When you have scalability boundaries clashing, what you will see is a steady growth in your overall Lambda Concurrency metric, as shown below. This graph peaks at 788, just shy of my account level limit of 1,000 concurrent invocations. A common reaction as people see this is to urgently reach out to your AWS Technical Account Manager and very quickly increase the account concurrency so that you have more headroom. Unfortunately, when you have this reaction, you only create a larger pool of concurrency for the out-of-control lambda function to draw from, which will make the graph peak much larger and effectively make your bill slightly larger.
When you have no flow control built into your system, there is nothing much you can do at this point but ride out the storm or deactivate lambda function triggers to stop your system from creating bigger problems for the downstream systems. This is the key architectural component missing for this event-driven architecture - Flow Control. The overall invocation count metric graph tells a very similar story, as expected.
Why Did this happen?
The scale madness happens because we have a Scalability Boundary between the Delivery API Lambda and the Ace Courier System. Anytime we have a hyper-scalable system talking to a less scalable system or a system of unknown scale, this is a Scalability Boundary. This is where scale differences occur and cause problems. As Serverless Architects, we need to be able to identify these boundaries and design our architectures to ensure our system remains resilient and working at all times. This boundary can also be considered a domain boundary. We must know all interactions beyond our bounded context and manage failure carefully to avoid losing data due to a Retry Storm, which is what causes the graph peaks and high concurrency load.
How to fix
To resolve scalability boundary clashes, we need to add a flow control buffer that can provide a retry mechanism on failure. The best example is using an SQS queue as the buffer element coupled with maximum concurrency configuration on the Lambda trigger’s Event Source Mapping. This combination is the most powerful flow control mechanism available on AWS today.
How does Flow Control help?
The slow API in our system with flow control is behaving as expected. The success rate is wavering around the 80% mark by design. The error rates are much lower - this is because of the introduction of flow control, which controls the number of concurrent calls into the Slow API endpoint. As you can see, the Slow API (or Ace Couriers System) is much calmer and not spiraling out of control like before. A graph like this is not ideal because there are errors, but it’s not showing a system that is completely out of control, so there is time to work to correct the problem. In this case, the error rate is because we coded it in, but in a real system with transient errors like this, we need to look at logging to determine the issue and then deploy a fix.
The Delivery API Success Graph shows the switching of success to error and back again - but notice the lowest value on the Y-axis is around the 98% mark. So although there are errors, it is not disastrous (yet).

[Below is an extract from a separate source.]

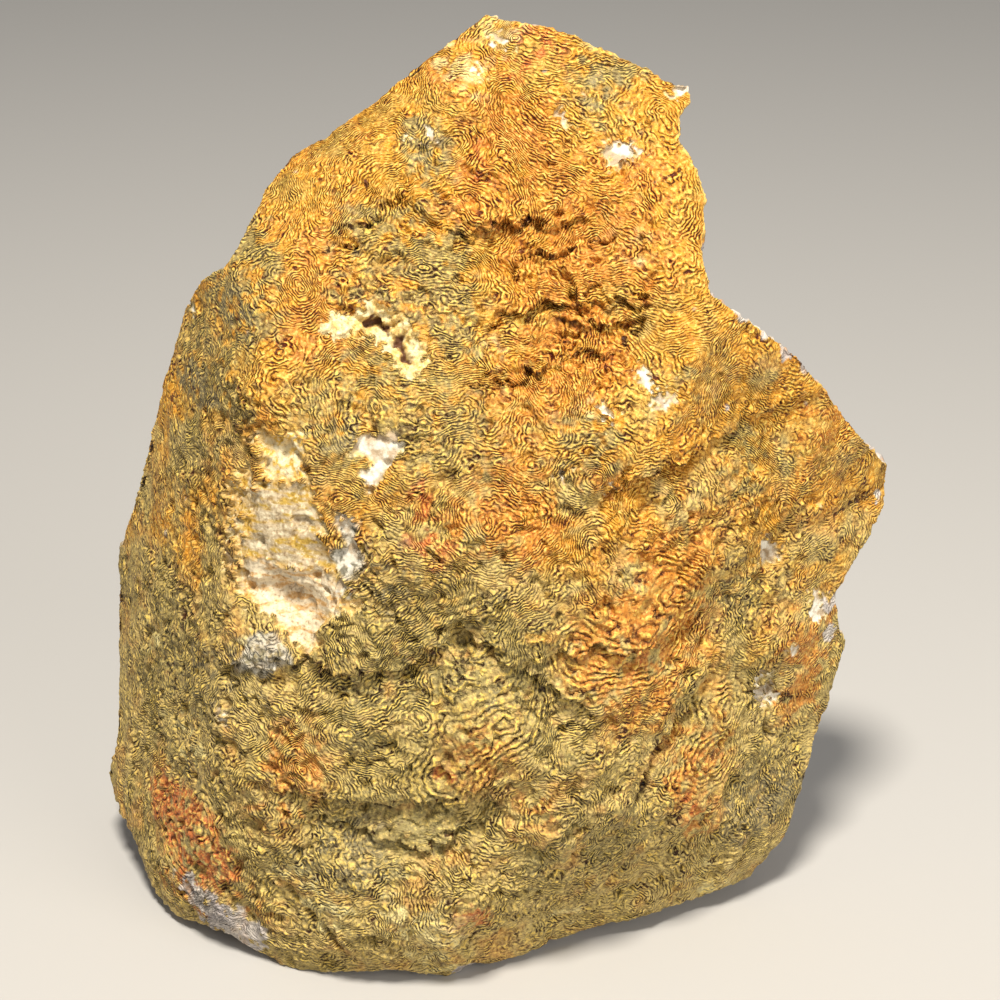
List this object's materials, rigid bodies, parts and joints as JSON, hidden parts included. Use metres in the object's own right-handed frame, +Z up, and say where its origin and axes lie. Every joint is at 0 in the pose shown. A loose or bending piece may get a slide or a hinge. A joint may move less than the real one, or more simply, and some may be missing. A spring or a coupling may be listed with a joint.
{
  "type": "geode",
  "caption": "Broken wall piece of a geode: wrinkled ochre rind outside, broken quartz rim and a crystal-lined hollow behind, standing on its lower rim.",
  "frame": {"origin": "centre of the bounding box in plan, on the plane of the flat spot that it rests on", "axes": "+Z up, the longest extent, +X to the right seen from the rind, +Y from the rind towards the hollow, the shortest extent"},
  "size_m": [0.1718, 0.0868, 0.1917],
  "materials": {
    "rind_and_quartz": "rough"
  },
  "bodies": {
    "root": {"geode": "rind_and_quartz"}
  },
  "joints": []
}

With flow control in place, the concurrent lambda execution is way different - it is a very steady flat line which is what we expect to see in a healthy system. It is hovering around a total concurrency of 20 across the entire system, which is very healthy!
Invocations are also okay, as you can see from the graph.
In these last 2 graphs, you can see 2 anomalous spikes. Something weird happened with the metrics for the Notification function. At 13:55, cloud watch stopped recording metrics for this function and instead recorded all counts in 2 batches at 14:12 and again at 14:28. Outside of these 2 anomalies, you can notice the steady, even pace at which the lambda invocations happen through the flow control mechanism provided by the SQS Queue.
Why is Structured Logging so Important
One of the great things Alice did well was to use AWS Lambda Powertools for the Logging utility, which emitted structured logs in JSON structure. Part of the logging utility enables capturing the transaction correlation_id along with function details from the lambda context and a defined service name, like the entry shown below.
The additional fields enable Alice to search for everything that happened to a single transaction to Tell the Story of what happened. An example output of a correlation_id story is shown below:
A feature I get all my teams to do is to emit a START, COMPLETED, and FAILED log message as a status. This is powerful to query logs over a time frame to determine whether everything was processed correctly or not. Often this message is built into the Lambda handler framework itself through middleware components so that developers don’t have to do anything to get this happening. In this way, we can compare the counts of START messages in the notify-handler service to the COMPLETED status messages in the delivery-handler service.
As you can see, for the No Flow Control test - the actual success rate was terrible.
Where the Flow Control test had a successful outcome.
As you can see from this experiment, adding Flow Control between external communication points within each bounded context of your distributed system makes for a more successful event processing flow. The other points that come to mind that are critical for building Event-Driven Architecture for success are:
- Understand your expected Volumes up-front and model them. Understand what your real Transaction rate per second (TPS) is.
- identify the rate limits and constraints of systems you interface to. It’s important to understand where the scale clashes will occur.
- Add flow control to your Bounded Domains to assist with scalability boundary clashes.
- Use structured logging to enable forensic analysis when things go wrong.
- Emit some simple messages to highlight the beginning of lambda execution and another to highlight whether it was successful. Use these to create metrics for comparison and to measure the success of your system.
- Think about Business KPI metrics - I keep saying this but do think about them - they are also important, and the absence of a business metric can indicate something not working correctly.
Observability is important, and it’s not that hard to get it right. With some planning and the useful techniques highlighted here, you can quickly measure your serverless system’s success!